*RECORD EXTRACTS*.
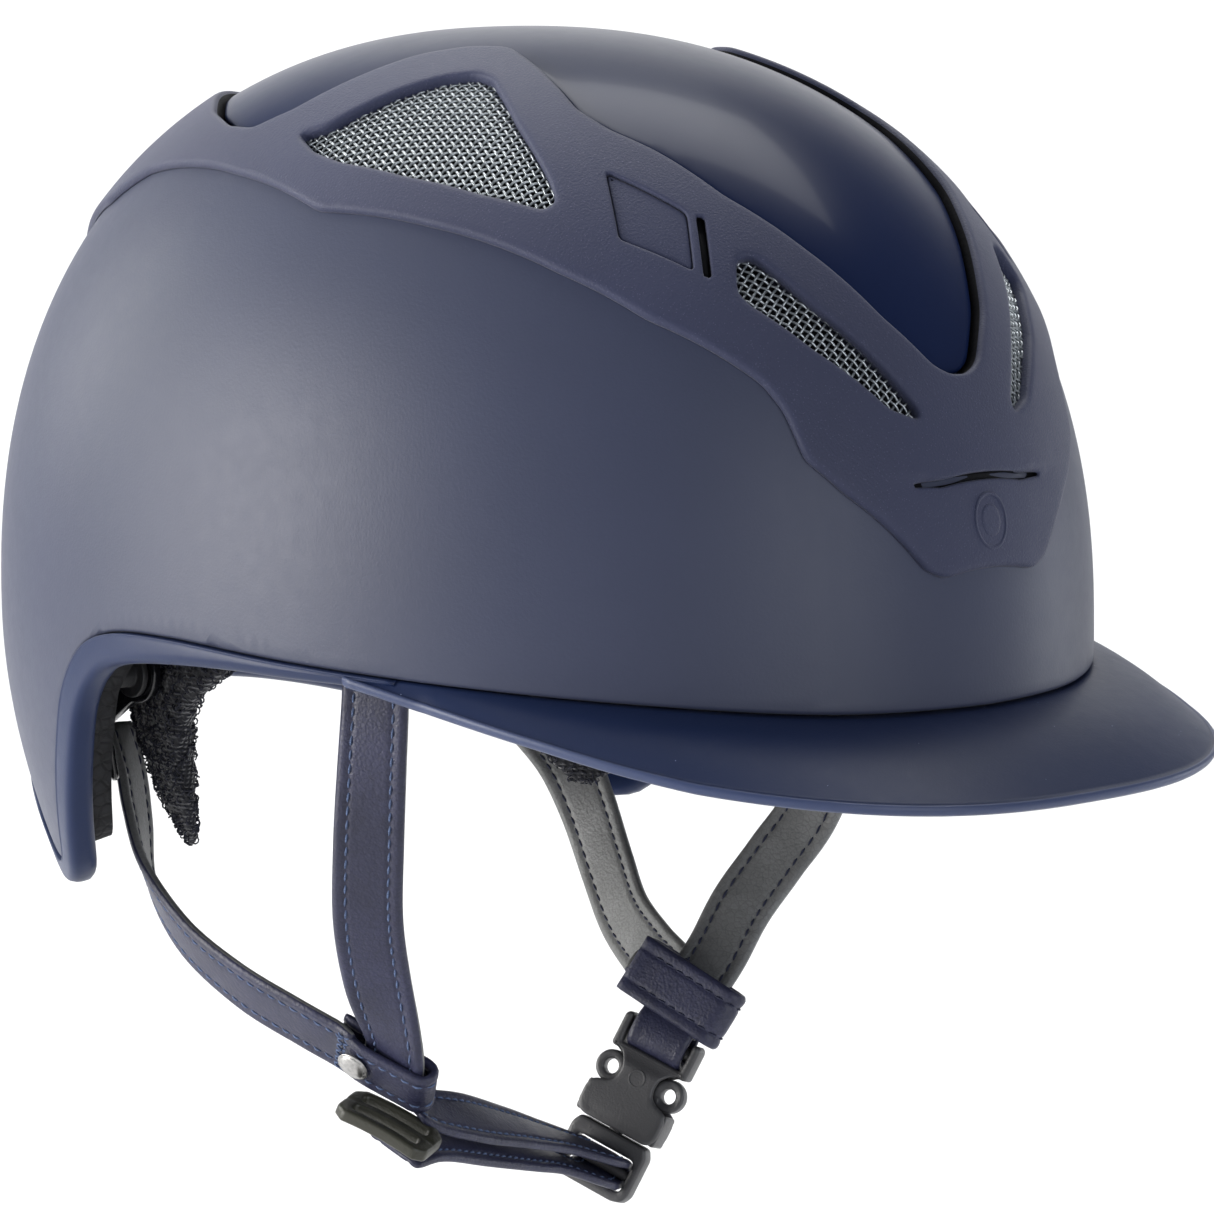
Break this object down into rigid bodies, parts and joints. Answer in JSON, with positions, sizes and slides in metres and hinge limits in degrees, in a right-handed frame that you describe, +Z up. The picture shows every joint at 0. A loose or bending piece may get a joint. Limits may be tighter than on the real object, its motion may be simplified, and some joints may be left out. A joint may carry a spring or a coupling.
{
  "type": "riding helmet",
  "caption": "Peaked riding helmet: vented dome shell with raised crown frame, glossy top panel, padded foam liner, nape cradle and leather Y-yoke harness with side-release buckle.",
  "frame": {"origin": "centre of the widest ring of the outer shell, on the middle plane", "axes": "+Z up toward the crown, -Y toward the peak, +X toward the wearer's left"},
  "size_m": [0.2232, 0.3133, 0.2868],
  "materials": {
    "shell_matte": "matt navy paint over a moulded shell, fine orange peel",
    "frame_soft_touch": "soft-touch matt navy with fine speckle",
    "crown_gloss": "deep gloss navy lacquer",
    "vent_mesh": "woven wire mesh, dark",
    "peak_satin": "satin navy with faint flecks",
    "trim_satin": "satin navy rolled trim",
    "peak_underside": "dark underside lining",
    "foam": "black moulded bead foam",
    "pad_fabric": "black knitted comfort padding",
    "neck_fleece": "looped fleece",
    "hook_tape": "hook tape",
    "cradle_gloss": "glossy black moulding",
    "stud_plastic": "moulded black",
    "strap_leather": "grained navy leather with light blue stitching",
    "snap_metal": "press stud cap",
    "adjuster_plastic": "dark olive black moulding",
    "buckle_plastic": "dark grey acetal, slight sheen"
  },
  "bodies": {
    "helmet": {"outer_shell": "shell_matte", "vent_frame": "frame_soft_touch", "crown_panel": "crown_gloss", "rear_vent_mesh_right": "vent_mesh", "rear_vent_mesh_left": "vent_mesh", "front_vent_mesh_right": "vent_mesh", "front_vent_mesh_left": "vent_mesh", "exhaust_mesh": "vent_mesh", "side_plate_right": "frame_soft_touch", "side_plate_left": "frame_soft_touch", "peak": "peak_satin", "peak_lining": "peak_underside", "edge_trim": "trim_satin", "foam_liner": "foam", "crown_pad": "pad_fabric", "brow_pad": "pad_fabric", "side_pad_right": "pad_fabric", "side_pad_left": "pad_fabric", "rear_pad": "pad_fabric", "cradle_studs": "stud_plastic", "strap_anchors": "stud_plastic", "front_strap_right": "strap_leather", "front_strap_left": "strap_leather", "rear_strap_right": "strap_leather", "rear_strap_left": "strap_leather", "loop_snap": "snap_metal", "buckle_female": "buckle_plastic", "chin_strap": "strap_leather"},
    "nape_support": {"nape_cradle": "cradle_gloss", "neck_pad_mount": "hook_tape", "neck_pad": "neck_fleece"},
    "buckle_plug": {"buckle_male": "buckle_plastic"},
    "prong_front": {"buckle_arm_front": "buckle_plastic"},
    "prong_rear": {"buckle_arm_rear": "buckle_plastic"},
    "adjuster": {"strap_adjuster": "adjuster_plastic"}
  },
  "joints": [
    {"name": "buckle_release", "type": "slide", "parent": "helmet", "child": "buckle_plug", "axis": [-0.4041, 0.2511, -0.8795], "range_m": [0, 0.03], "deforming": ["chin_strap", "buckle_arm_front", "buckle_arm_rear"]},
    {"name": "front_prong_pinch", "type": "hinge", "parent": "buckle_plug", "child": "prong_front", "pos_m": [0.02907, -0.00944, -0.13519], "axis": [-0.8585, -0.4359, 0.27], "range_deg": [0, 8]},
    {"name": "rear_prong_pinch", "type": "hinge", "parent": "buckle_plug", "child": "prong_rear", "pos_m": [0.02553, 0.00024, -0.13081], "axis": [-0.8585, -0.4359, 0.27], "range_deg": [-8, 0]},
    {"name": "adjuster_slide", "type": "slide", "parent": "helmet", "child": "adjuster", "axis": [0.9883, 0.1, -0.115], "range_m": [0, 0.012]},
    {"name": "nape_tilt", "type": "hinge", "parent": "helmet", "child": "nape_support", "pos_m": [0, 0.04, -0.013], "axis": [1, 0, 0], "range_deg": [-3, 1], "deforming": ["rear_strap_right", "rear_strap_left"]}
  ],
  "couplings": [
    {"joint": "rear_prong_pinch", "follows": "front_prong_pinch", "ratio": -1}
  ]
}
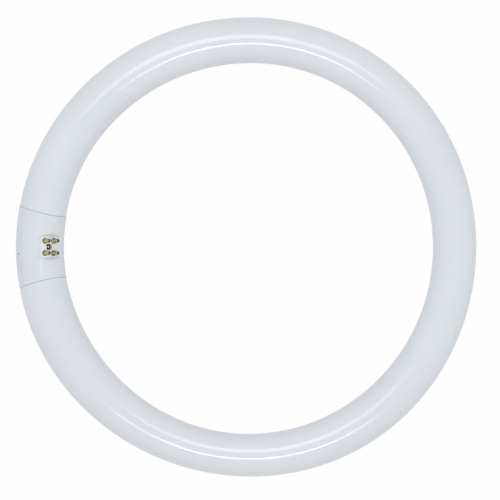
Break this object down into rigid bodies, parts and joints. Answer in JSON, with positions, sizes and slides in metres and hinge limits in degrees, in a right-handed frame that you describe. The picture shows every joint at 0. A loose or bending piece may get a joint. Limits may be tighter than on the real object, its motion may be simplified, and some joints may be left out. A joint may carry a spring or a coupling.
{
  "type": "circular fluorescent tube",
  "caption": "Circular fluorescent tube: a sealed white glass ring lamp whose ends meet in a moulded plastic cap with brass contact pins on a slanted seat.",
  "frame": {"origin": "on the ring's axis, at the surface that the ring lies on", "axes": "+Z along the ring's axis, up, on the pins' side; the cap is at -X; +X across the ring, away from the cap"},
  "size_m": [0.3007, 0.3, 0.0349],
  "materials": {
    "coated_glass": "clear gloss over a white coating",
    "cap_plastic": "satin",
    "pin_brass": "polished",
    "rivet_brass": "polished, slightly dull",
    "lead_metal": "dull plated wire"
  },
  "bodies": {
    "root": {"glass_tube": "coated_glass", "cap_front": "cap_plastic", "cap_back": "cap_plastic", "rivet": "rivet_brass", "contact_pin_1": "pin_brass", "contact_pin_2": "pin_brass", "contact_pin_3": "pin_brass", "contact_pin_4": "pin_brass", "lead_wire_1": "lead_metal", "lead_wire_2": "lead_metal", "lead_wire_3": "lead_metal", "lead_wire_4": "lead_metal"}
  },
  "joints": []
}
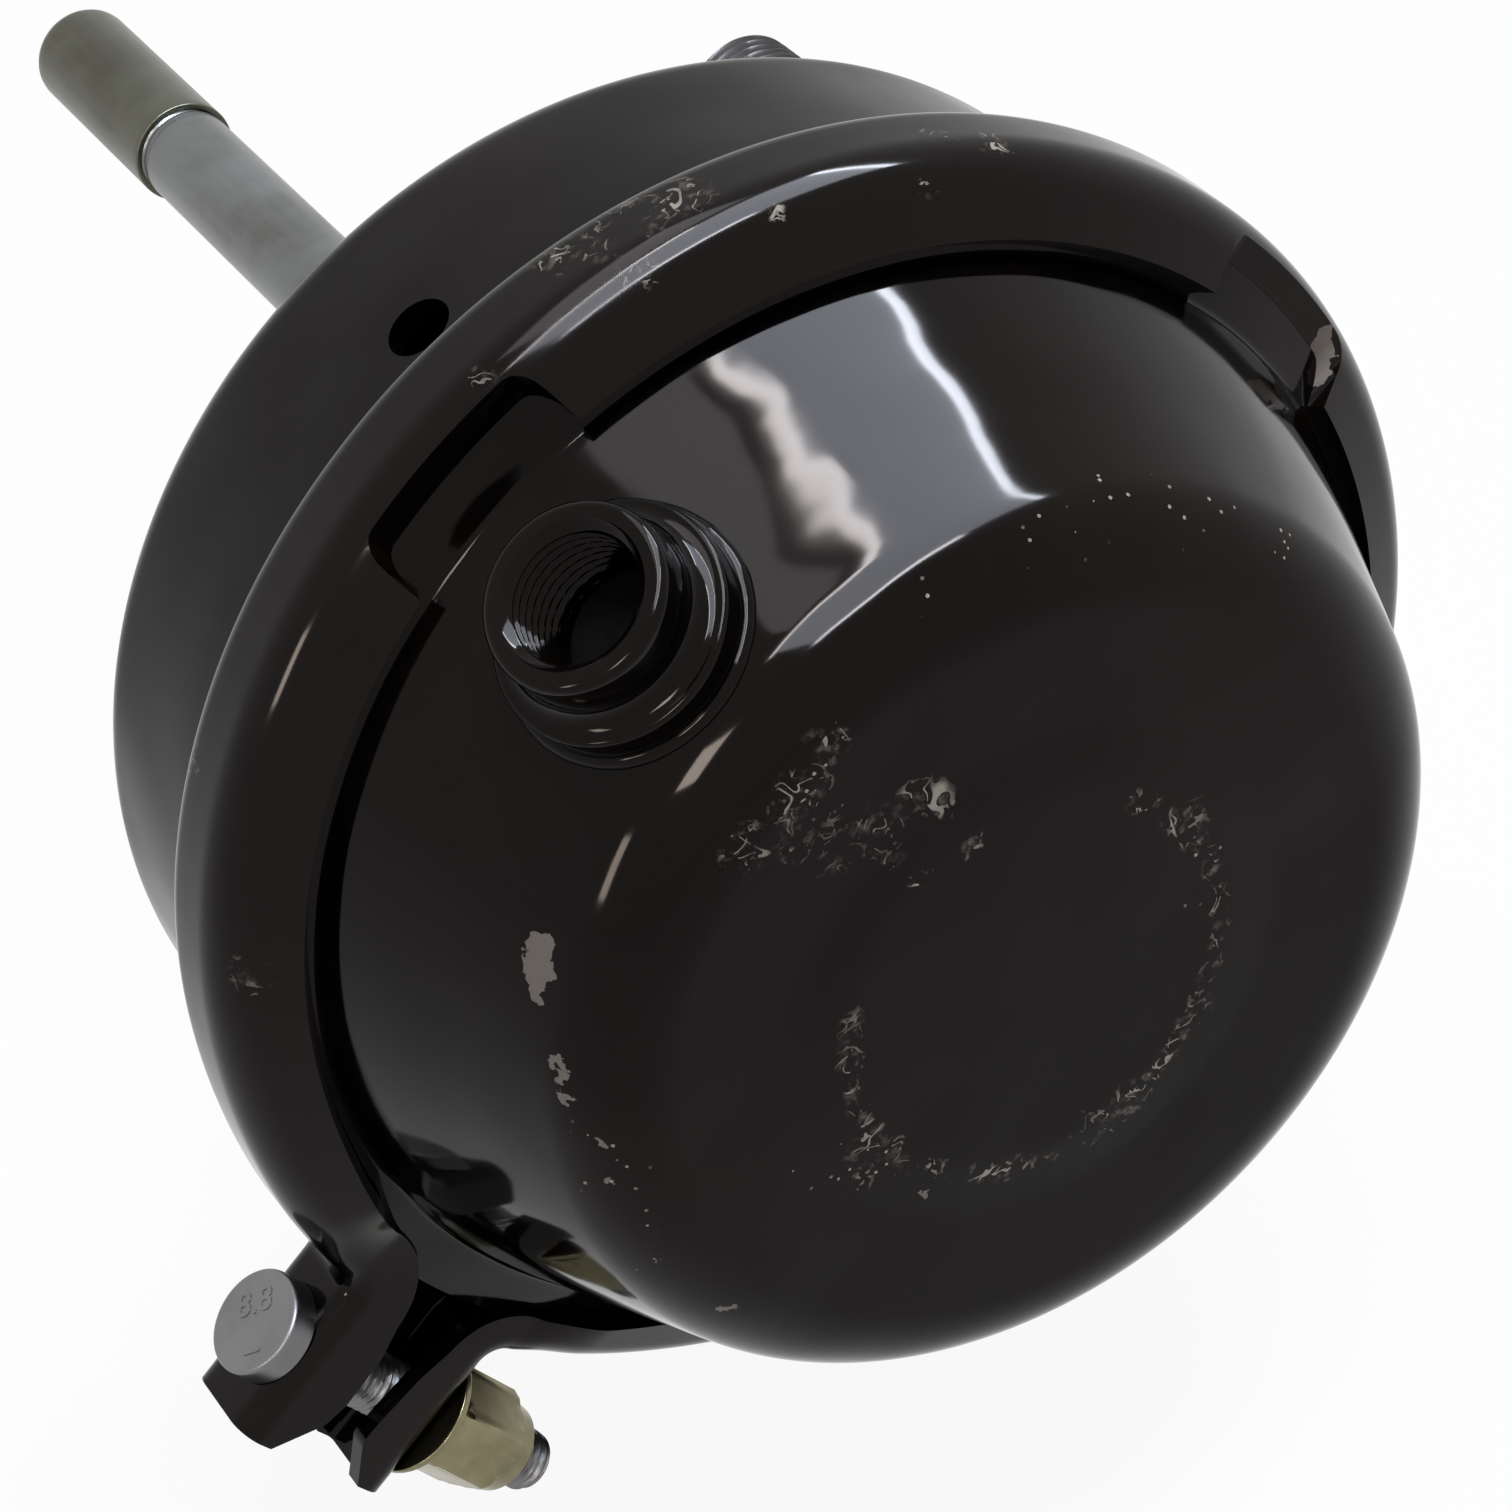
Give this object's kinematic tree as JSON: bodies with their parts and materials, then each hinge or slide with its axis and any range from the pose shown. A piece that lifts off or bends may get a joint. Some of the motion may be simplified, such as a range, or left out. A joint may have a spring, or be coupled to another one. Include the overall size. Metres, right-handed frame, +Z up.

*WRITTEN PROBLEM*. Each entry above is to be written out again unchanged, apart from the pictures, which are left out.

*SOLUTION TO THIS PROBLEM*.
Break this object down into rigid bodies, parts and joints. Answer in JSON, with positions, sizes and slides in metres and hinge limits in degrees, in a right-handed frame that you describe, +Z up. The picture shows every joint at 0. A loose or bending piece may get a joint. Limits may be tighter than on the real object, its motion may be simplified, and some joints may be left out. A joint may carry a spring or a coupling.
{
  "type": "riding helmet",
  "caption": "Peaked riding helmet: vented dome shell with raised crown frame, glossy top panel, padded foam liner, nape cradle and leather Y-yoke harness with side-release buckle.",
  "frame": {"origin": "centre of the widest ring of the outer shell, on the middle plane", "axes": "+Z up toward the crown, -Y toward the peak, +X toward the wearer's left"},
  "size_m": [0.2232, 0.3133, 0.2868],
  "materials": {
    "shell_matte": "matt navy paint over a moulded shell, fine orange peel",
    "frame_soft_touch": "soft-touch matt navy with fine speckle",
    "crown_gloss": "deep gloss navy lacquer",
    "vent_mesh": "woven wire mesh, dark",
    "peak_satin": "satin navy with faint flecks",
    "trim_satin": "satin navy rolled trim",
    "peak_underside": "dark underside lining",
    "foam": "black moulded bead foam",
    "pad_fabric": "black knitted comfort padding",
    "neck_fleece": "looped fleece",
    "hook_tape": "hook tape",
    "cradle_gloss": "glossy black moulding",
    "stud_plastic": "moulded black",
    "strap_leather": "grained navy leather with light blue stitching",
    "snap_metal": "press stud cap",
    "adjuster_plastic": "dark olive black moulding",
    "buckle_plastic": "dark grey acetal, slight sheen"
  },
  "bodies": {
    "helmet": {"outer_shell": "shell_matte", "vent_frame": "frame_soft_touch", "crown_panel": "crown_gloss", "rear_vent_mesh_right": "vent_mesh", "rear_vent_mesh_left": "vent_mesh", "front_vent_mesh_right": "vent_mesh", "front_vent_mesh_left": "vent_mesh", "exhaust_mesh": "vent_mesh", "side_plate_right": "frame_soft_touch", "side_plate_left": "frame_soft_touch", "peak": "peak_satin", "peak_lining": "peak_underside", "edge_trim": "trim_satin", "foam_liner": "foam", "crown_pad": "pad_fabric", "brow_pad": "pad_fabric", "side_pad_right": "pad_fabric", "side_pad_left": "pad_fabric", "rear_pad": "pad_fabric", "cradle_studs": "stud_plastic", "strap_anchors": "stud_plastic", "front_strap_right": "strap_leather", "front_strap_left": "strap_leather", "rear_strap_right": "strap_leather", "rear_strap_left": "strap_leather", "loop_snap": "snap_metal", "buckle_female": "buckle_plastic", "chin_strap": "strap_leather"},
    "nape_support": {"nape_cradle": "cradle_gloss", "neck_pad_mount": "hook_tape", "neck_pad": "neck_fleece"},
    "buckle_plug": {"buckle_male": "buckle_plastic"},
    "prong_front": {"buckle_arm_front": "buckle_plastic"},
    "prong_rear": {"buckle_arm_rear": "buckle_plastic"},
    "adjuster": {"strap_adjuster": "adjuster_plastic"}
  },
  "joints": [
    {"name": "buckle_release", "type": "slide", "parent": "helmet", "child": "buckle_plug", "axis": [-0.4041, 0.2511, -0.8795], "range_m": [0, 0.03], "deforming": ["chin_strap", "buckle_arm_front", "buckle_arm_rear"]},
    {"name": "front_prong_pinch", "type": "hinge", "parent": "buckle_plug", "child": "prong_front", "pos_m": [0.02907, -0.00944, -0.13519], "axis": [-0.8585, -0.4359, 0.27], "range_deg": [0, 8]},
    {"name": "rear_prong_pinch", "type": "hinge", "parent": "buckle_plug", "child": "prong_rear", "pos_m": [0.02553, 0.00024, -0.13081], "axis": [-0.8585, -0.4359, 0.27], "range_deg": [-8, 0]},
    {"name": "adjuster_slide", "type": "slide", "parent": "helmet", "child": "adjuster", "axis": [0.9883, 0.1, -0.115], "range_m": [0, 0.012]},
    {"name": "nape_tilt", "type": "hinge", "parent": "helmet", "child": "nape_support", "pos_m": [0, 0.04, -0.013], "axis": [1, 0, 0], "range_deg": [-3, 1], "deforming": ["rear_strap_right", "rear_strap_left"]}
  ],
  "couplings": [
    {"joint": "rear_prong_pinch", "follows": "front_prong_pinch", "ratio": -1}
  ]
}
Break this object down into rigid bodies, parts and joints. Answer in JSON, with positions, sizes and slides in metres and hinge limits in degrees, in a right-handed frame that you describe. The picture shows every joint at 0. A loose or bending piece may get a joint. Limits may be tighter than on the real object, its motion may be simplified, and some joints may be left out. A joint may carry a spring or a coupling.
{
  "type": "circular fluorescent tube",
  "caption": "Circular fluorescent tube: a sealed white glass ring lamp whose ends meet in a moulded plastic cap with brass contact pins on a slanted seat.",
  "frame": {"origin": "on the ring's axis, at the surface that the ring lies on", "axes": "+Z along the ring's axis, up, on the pins' side; the cap is at -X; +X across the ring, away from the cap"},
  "size_m": [0.3007, 0.3, 0.0349],
  "materials": {
    "coated_glass": "clear gloss over a white coating",
    "cap_plastic": "satin",
    "pin_brass": "polished",
    "rivet_brass": "polished, slightly dull",
    "lead_metal": "dull plated wire"
  },
  "bodies": {
    "root": {"glass_tube": "coated_glass", "cap_front": "cap_plastic", "cap_back": "cap_plastic", "rivet": "rivet_brass", "contact_pin_1": "pin_brass", "contact_pin_2": "pin_brass", "contact_pin_3": "pin_brass", "contact_pin_4": "pin_brass", "lead_wire_1": "lead_metal", "lead_wire_2": "lead_metal", "lead_wire_3": "lead_metal", "lead_wire_4": "lead_metal"}
  },
  "joints": []
}
Give this object's kinematic tree as JSON: bodies with their parts and materials, then each hinge or slide with its axis and any range from the pose shown. A piece that lifts off or bends may get a joint. Some of the motion may be simplified, such as a range, or left out. A joint may have a spring, or be coupled to another one. Include the overall size. Metres, right-handed frame, +Z up.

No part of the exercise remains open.